There’s more information on how the superconducting scooter works in the video description. It’s essentially superdiamagnetism, as far as I know. Doesn’t quite have the same ring to it as Superman, but hey, it’s real! Welcome to the future. Here’s a nice explanation which begins with a Superman reference. Incidentally, you don’t have to be a superconductor to levitate due to diamagnetism. Even frogs can levitate, but it’s not easy.
Of course, the other way you could become a superhero is by using Generic™ brand hair gel.
By the way, the song in that video is Liquid Nitrogen, by CERN’s other LHC, Les Horribles Cernettes. My other superpower is knowing a song about almost every topic. Today, somebody brought up Malcolm Gladwell’s idea that becoming an expert at something takes 10 000 hours of practice, so I decided to find out how much time I’ve spent listening to funny music. I wrote an AppleScript to sum up the time spent listening to the selected songs in iTunes, and selected all the songs in my Silly Songs playlist. Alas, I have only listened to it for 3026 hours, at least since April 2005 when I dropped my iPod and lost all that information. So if it turns out there’s something I don’t have a song about, it’s because I’m not an expert. I am an expert on all of my music, including the ‘normal’ stuff, though, with 11 242 hours.

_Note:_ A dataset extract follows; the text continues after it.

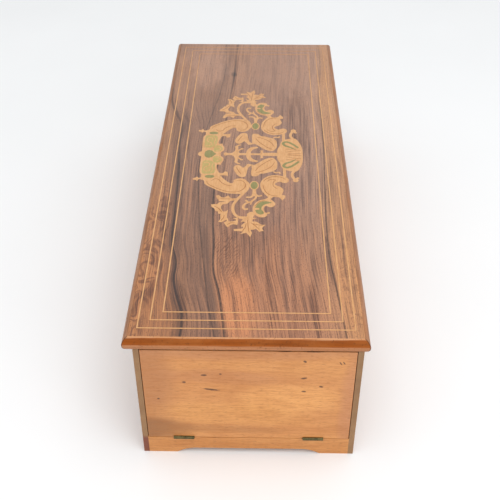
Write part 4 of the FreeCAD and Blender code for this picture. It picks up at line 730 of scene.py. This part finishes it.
GREEN_HALVES = {
    "canopy_gem": disc(39, -38.3, 4.5, 2.7),
    "gem": disc(-3.7, -53, 3.3, 6.2),
    "comma_fill": [(-20, -81), (-16, -79), (-12, -79), (-8.5, -81.5), (-5.8, -86), (-5, -92),
                   (-6.4, -97), (-9.5, -99.6), (-12.7, -98), (-12.3, -95), (-10.8, -92),
                   (-11.2, -87.5), (-13.5, -84), (-17, -82.4)],
}
GREEN_WHOLE = {
    "canopy_drop": [(46.2, MIRROR_X), (45.4, -2.4), (42, -5), (38.4, -3.2), (36.4, 0),
                    (34.4, MIRROR_X, "tip")],
}
GREEN_STROKES = {
    "shell_lobe": ([(-44.2, -6.8), (-39, -11.4), (-34.2, -14.2), (-32, -18.5), (-34.2, -21.6),
                    (-38, -20.6), (-42.5, -16.2), (-47, -10.4)], 2.9, 0.8, 2.2),
}
# The canopy's panels, in a paler wood stained olive.
OLIVE_HALVES = {
    "panel": [(46.6, -11.6), (47, -22), (46.6, -32), (41, -33.8), (35.2, -32), (34.6, -24),
              (35.2, -16.6), (37.4, -12), (42, -9.6)],
    "lobe": [(37.2, -3.4), (34, -2.2), (30, -4), (28.6, -8), (30.2, -12), (34, -14), (37, -11.4)],
}
# Thin boxwood lines laid over the stained pieces.
BOX_LINES = {
    "curl": ([(46, -14), (42.6, -13.4), (40, -16), (41, -19.4), (44, -21.4), (45.2, -25), (43.6, -29),
              (40.2, -28.6), (39.6, -25.4)], 1.0, 0.8, 0.8),
    "curl_back": ([(36.6, -15), (37.6, -20), (36.6, -26), (38.4, -31)], 0.9, 0.6, 0.6),
    "lobe_curl": ([(35.6, -4), (31.4, -5.2), (31, -9), (34, -10.4)], 0.9, 0.6, 0.6),
    "comma_tongue": ([(-3.6, -91.2), (-6, -91), (-8.8, -90.6)], 2.8, 2.8, 1.6),
}
DARK_STROKES = {
    "arm_line": [(41.4, -46), (39.8, -51), (34.8, -55.6), (28.6, -60), (21, -63.6), (13.6, -64.2),
                 (8.4, -61.6), (4.8, -56), (4.6, -51), (6.6, -46.6), (9.8, -44.6), (13, -45)],
    "arm_line_two": [(37, -45.6), (33.6, -42.4), (30, -43.6), (27.4, -48.4), (22.6, -52.6), (17, -54)],
    "scroll_line": [(-12.6, -46), (-15.4, -41.4), (-20, -38.4), (-25.4, -37.8), (-30.4, -39.6),
                    (-33.4, -42.6)],
    "scroll_line_two": [(-12, -52), (-13.2, -60), (-16.6, -66.6), (-20.6, -69.4), (-26, -70.2)],
    "scroll_line_three": [(-16, -46), (-19.6, -42.6), (-23.6, -43.4), (-21.6, -48), (-21.8, -54),
                          (-25.6, -59)],
    "wing_line": [(-4.4, -28), (-7.6, -21.4), (-12, -15.5), (-17, -10), (-21.4, -6.8)],
    "wing_line_two": [(-5, -31.2), (-10.6, -28.6), (-16, -24.5), (-20.2, -19.5), (-23.2, -12)],
    "mallet_line": [(14, -22), (11.8, -28), (9, -34)],
    "leaf_line_one": [(13, -75.8), (19, -75.6), (27, -75.4)],
    "leaf_line_two": [(24.6, -96.4), (28.4, -90.4), (32.8, -86.8)],
    "leaf_line_three": [(22.6, -100.5), (23, -105), (25.4, -109.6)],
    "leaf_line_four": [(12.6, -112.6), (16.4, -112.6), (19.4, -115.4)],
    "flower_line_one": [(1.6, -108), (1, -116), (-0.2, -127)],
    "flower_line_two": [(2.6, -113), (3.4, -119), (6.4, -126)],
    "flower_line_three": [(-1.4, -112), (-5, -116), (-9, -122)],
    "flower_line_four": [(-3.4, -113.6), (-7.6, -115), (-12, -116)],
    "shell_ray_one": [(-49.8, 0.4), (-44, 0.8), (-36, 1.2)],
    "shell_ray_two": [(-49.4, -5.4), (-42, -4.4), (-34, -2)],
    "shell_ray_three": [(-48.4, -8.4), (-41, -8), (-34, -7.4)],
    "comma_line": [(-14, -77.2), (-8.6, -80), (-5, -86)],
}
# Round ends of the scrolls, as (y, x) and half sizes.
BALLS = [(-5, -10.6, 1.8, 1.6), (-42.9, -43.6, 2.8, 3.3), (-45, -40.2, 1.5, 1.5), (24.8, 1.4, 1.9, 1.9),
         (9.2, -8, 1.5, 1.3), (-3.7, -53, 4.4, 7.4)]


def mirrored(points):
    """The mirror image of an outline's points, in reverse order."""
    return [(point[0], 2 * MIRROR_X - point[1], *point[2:]) for point in points[::-1]]


def on_lid(outline, side):
    """(y, x) outline points to (x, y) on the lid, for the half as drawn (1) or its mirror image (-1)."""
    return [(MIRROR_X + side * (point[1] - MIRROR_X), point[0]) for point in outline]


def inlay(name, outlines, top, material):
    """One mesh of plates; each stands a hair above the last, so that no two faces coincide."""
    mesh = bmesh.new()
    rise = 0.01 / len(outlines)
    for index, outline in enumerate(outlines):
        add_plate(mesh, outline, INLAY_LOW, top - rise * index)
    return mesh_piece(name, mesh, "lid", material)


def whole(points):
    """A closed outline from its half, with the points on the mirror line taken once."""
    return points + [point for point in mirrored(points) if point[1] != MIRROR_X]


def both_sides(halves, wholes, strokes):
    """Outlines on the lid, from the dictionaries above."""
    shapes = [on_lid(smooth_line(whole(points), closed=True), 1) for points in wholes.values()]
    for side in (1, -1):
        shapes += [on_lid(smooth_line(points, closed=True), side) for points in halves.values()]
        shapes += [on_lid(ribbon_outline(*stroke), side) for stroke in strokes.values()]
    return shapes


def make_cartouche():
    """The layers, from the lowest up: boxwood, stained woods, boxwood lines and engraved lines."""
    balls = {index: disc(*ball) for index, ball in enumerate(BALLS)}
    engraved = {name: (points, *ENGRAVED) for name, points in DARK_STROKES.items()}
    top = VENEER_HIGH.z
    layers = (("cartouche_boxwood", {**BOX_HALVES, **balls}, BOX_WHOLE, BOX_STROKES, 0.048, BOXWOOD),
              ("cartouche_olive", OLIVE_HALVES, {}, {}, 0.036, OLIVE_WOOD),
              ("cartouche_green", GREEN_HALVES, GREEN_WHOLE, GREEN_STROKES, 0.024, GREEN_WOOD),
              ("cartouche_lines", {}, {}, BOX_LINES, 0.012, BOXWOOD),
              ("cartouche_engraving", {}, {}, engraved, 0.0, ENGRAVED_WOOD))
    for name, halves, wholes, strokes, depth, material in layers:
        inlay(name, both_sides(halves, wholes, strokes), top - depth, material)


make_cartouche()


# ---------------------------------------------------------------- the works

COMB_PITCH = 3.05
PINS_A_TOOTH = 24
TRACKS = 6              # tunes pinned side by side under a tooth
TRACK_STEP = 0.4
PIN_REACH = 0.85        # how far the pins stand out of the cylinder
PIN_HALF = 0.22
PIN_ROOT = 0.1          # how far their feet are sunk into it
GOLDEN_TURN = math.pi * (3 - math.sqrt(5))
TOOTH_TURNS, PIN_TURNS = 31, 7      # golden turns from tooth to tooth and from pin to pin
SQUARE = ((-1, -1), (1, -1), (1, 1), (-1, 1))


def make_pins():
    """The cylinder's pins, spread evenly round it and over the tunes' tracks."""
    centre_y = (CYLINDER_LOW.y + CYLINDER_HIGH.y) / 2
    centre_z = (CYLINDER_LOW.z + CYLINDER_HIGH.z) / 2
    radius = (CYLINDER_HIGH.z - CYLINDER_LOW.z) / 2
    teeth = int((COMB_HIGH.x - COMB_LOW.x) / COMB_PITCH)
    mesh = bmesh.new()
    for tooth in range(teeth):
        for count in range(PINS_A_TOOTH):
            track = count % TRACKS - (TRACKS - 1) / 2
            x = COMB_LOW.x + COMB_PITCH * (tooth + 0.5) + TRACK_STEP * track
            angle = GOLDEN_TURN * (tooth * TOOTH_TURNS + count * PIN_TURNS) + 0.09 * (tooth % 5)
            out = Vector((0, math.cos(angle), math.sin(angle)))
            aside = Vector((0, -out.z, out.y)) * PIN_HALF
            along = Vector((PIN_HALF, 0, 0))
            foot = Vector((x, centre_y, centre_z)) + out * (radius - PIN_ROOT)
            head = foot + out * (PIN_REACH + PIN_ROOT)
            low, high = [[mesh.verts.new(end + aside * a + along * b) for a, b in SQUARE]
                         for end in (foot, head)]
            for index in range(4):
                after = (index + 1) % 4
                mesh.faces.new((low[index], low[after], high[after], high[index]))
            mesh.faces.new(low[::-1])
            mesh.faces.new(high)
    mesh_piece("cylinder_pins", mesh, "cylinder", STEEL)


THREAD_LEAD = 1.571
THREAD_HALF_LENGTH = 6.2
THREAD_SECTION = ((1.35, -0.45), (1.8, -0.12), (1.8, 0.12), (1.35, 0.45))      # radius and height
THREAD_STEPS = 24       # a turn


def make_worm_thread():
    """The thread of the endless screw, a low ridge wound round its core beside the worm wheel."""
    low, high = cad("governor_second")
    wheel_z = (low.z + high.z) / 2
    fan_low, fan_high = cad("endless")
    x, y = (fan_low.x + fan_high.x) / 2, (fan_low.y + fan_high.y) / 2
    mesh = bmesh.new()
    before = None
    for step in range(int(2 * THREAD_HALF_LENGTH / THREAD_LEAD * THREAD_STEPS)):
        turns = step / THREAD_STEPS
        angle = 2 * math.pi * turns
        z = wheel_z - THREAD_HALF_LENGTH + THREAD_LEAD * turns
        ring = [mesh.verts.new((x + radius * math.cos(angle), y + radius * math.sin(angle), z + rise))
                for radius, rise in THREAD_SECTION]
        if before:
            for index in range(4):
                after = (index + 1) % 4
                mesh.faces.new((before[index], before[after], ring[after], ring[index]))
        else:
            mesh.faces.new(ring)
        before = ring
    mesh.faces.new(before[::-1])
    mesh_piece("endless_thread", mesh, "endless", STEEL)


SLOT_HALF_WIDTH = 0.5
SLOT_HALF_DEPTH = 0.06
SLOT_MARGIN = 0.8       # from the slot's end to the rim of the head


def make_slot(node, along_x, up):
    """A screw's slot, drawn as a dark bar of painted shade across its head, which faces up, to the front
    or to the back.
    """
    low, high = cad(node)
    middle = (low + high) / 2
    reach = (high.x - low.x) / 2 - SLOT_MARGIN
    half_a, half_b = (reach, SLOT_HALF_WIDTH) if along_x else (SLOT_HALF_WIDTH, reach)
    mesh = bmesh.new()
    add_plate(mesh, [(half_a * a, half_b * b) for a, b in SQUARE], -SLOT_HALF_DEPTH, SLOT_HALF_DEPTH)
    for vertex in mesh.verts:
        a, b, c = vertex.co
        if up == "top":
            vertex.co = (middle.x + a, middle.y + b, high.z - SLOT_HALF_DEPTH + c)
        elif up == "front":
            vertex.co = (middle.x + a, low.y + SLOT_HALF_DEPTH - c, middle.z + b)
        else:
            vertex.co = (middle.x + a, high.y - SLOT_HALF_DEPTH + c, middle.z + b)
    mesh_piece(node + "_slot", mesh, "case", SLOT_SHADE)


make_pins()
make_worm_thread()
for index, place in enumerate(("left", "middle", "right")):
    make_slot("comb_screw_" + place, index == 1, "top")
for index, place in enumerate(("front_left", "front_right", "back_left", "back_right")):
    make_slot("case_screw_" + place, index % 2 == 0, place.split("_")[0])


# ---------------------------------------------------------------- room, lights and camera

FLOOR_RADIUS = 6000.0


def make_floor():
    mesh = bmesh.new()
    mesh.faces.new([mesh.verts.new((x, y, 0))
                    for x, y in disc(0, 0, FLOOR_RADIUS, FLOOR_RADIUS, steps=64)])
    data = bpy.data.meshes.new("floor")
    for vertex in mesh.verts:
        vertex.co *= MM
    mesh.to_mesh(data)
    mesh.free()
    floor = bpy.data.objects.new("floor", data)
    bpy.context.scene.collection.objects.link(floor)
    g = Graph("floor_white")
    tone = g.mix(g.span(g.noise(g.place, 0.004, 2), 0.3, 0.7), (0.87, 0.885, 0.895), (0.89, 0.905, 0.915))
    data.materials.append(g.finish(tone, 0.8))


def area_light(name, place, aim, size, power):
    """A soft rectangular light; its place, aim and size are in metres."""
    data = bpy.data.lights.new(name, "AREA")
    data.shape = "RECTANGLE"
    data.size, data.size_y = size
    data.energy = power
    light = bpy.data.objects.new(name, data)
    light.location = place
    light.rotation_euler = (Vector(aim) - Vector(place)).to_track_quat("-Z", "Y").to_euler()
    bpy.context.scene.collection.objects.link(light)


def make_room():
    make_floor()
    world = bpy.data.worlds.new("studio")
    world.use_nodes = True
    world.node_tree.nodes["Background"].inputs["Color"].default_value = (1, 1, 1, 1)
    world.node_tree.nodes["Background"].inputs["Strength"].default_value = 0.8
    bpy.context.scene.world = world
    area_light("key", (-0.6, -0.2, 1.6), (0, 0, 0.1), (1.4, 1.4), 12)
    area_light("fill", (-1.4, -0.8, 0.7), (-0.1, 0, 0.05), (1.0, 0.8), 4)


CAMERA_PLACE = (-0.7088, -0.0103, 0.5739)       # metres
CAMERA_DOWN, CAMERA_TURN = 38.29, 0.92          # degrees below the level, and off the box's length
LENS, SENSOR = 60.4, 36


def make_camera():
    """The photograph's camera: it looks along the box from the flap end."""
    data = bpy.data.cameras.new("camera")
    data.lens = LENS
    data.sensor_width = SENSOR
    data.clip_start = 0.01
    camera = bpy.data.objects.new("camera", data)
    camera.location = CAMERA_PLACE
    camera.rotation_euler = (math.radians(90 - CAMERA_DOWN), 0, math.radians(CAMERA_TURN - 90))
    bpy.context.scene.collection.objects.link(camera)
    bpy.context.scene.camera = camera


make_room()
make_camera()
bpy.context.scene.view_settings.view_transform = "Standard"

Back to superheroes: Could somebody who understands more about the relationship of electric power to superconductivity please make a joke involving Spider-Man’s ‘with great power comes great responsibility’? As far as I can tell, with great power comes the same great power, circulating forever, but that’s not very funny. Just like immortality without immunity to pain isn’t very funny after the Sun burns out, when you’re just floating through space for eons on end, occasionally getting stuck inside a star or black hole until it goes supernova or evaporates.
Addendum: I finally wrote a short story about that last sentence.
Addendum 2: Someone I know only as arthurd006_5 suggests ‘with great power comes great coercivity‘ but isn’t sure whether that works electromagnetically. It does sound nice though, and outside of electromagnetism, great coercion seems to come with great power.
If I Made Adverts for Hair Gel
Posted by Angela Brett in Holiday Highlights on July 8, 2011
They’d look something like this, only with a real model, a real hairdresser, a real photographer, a real graphic designer, perhaps a makeup artist, and some mention of a brand.
I wouldn’t be at all surprised if somebody else had already done this. I didn’t search, because I wanted to do it anyway. I had planned to wear a red bra over the top of the Superman T-shirt, but I forgot about it until a few hours after I posted this. Oh well; I remember Supergirl puts a bra on over the top of her clothes at one point in the movie, so it wouldn’t be so original for me to do it. Also, it probably would have looked terrible.
Completely unrelated, but important: don’t forget to watch the last ever space shuttle launch on NASA TV if you aren’t able to hold your breath for 20 minutes and fly alongside it, or can’t get to Florida in time.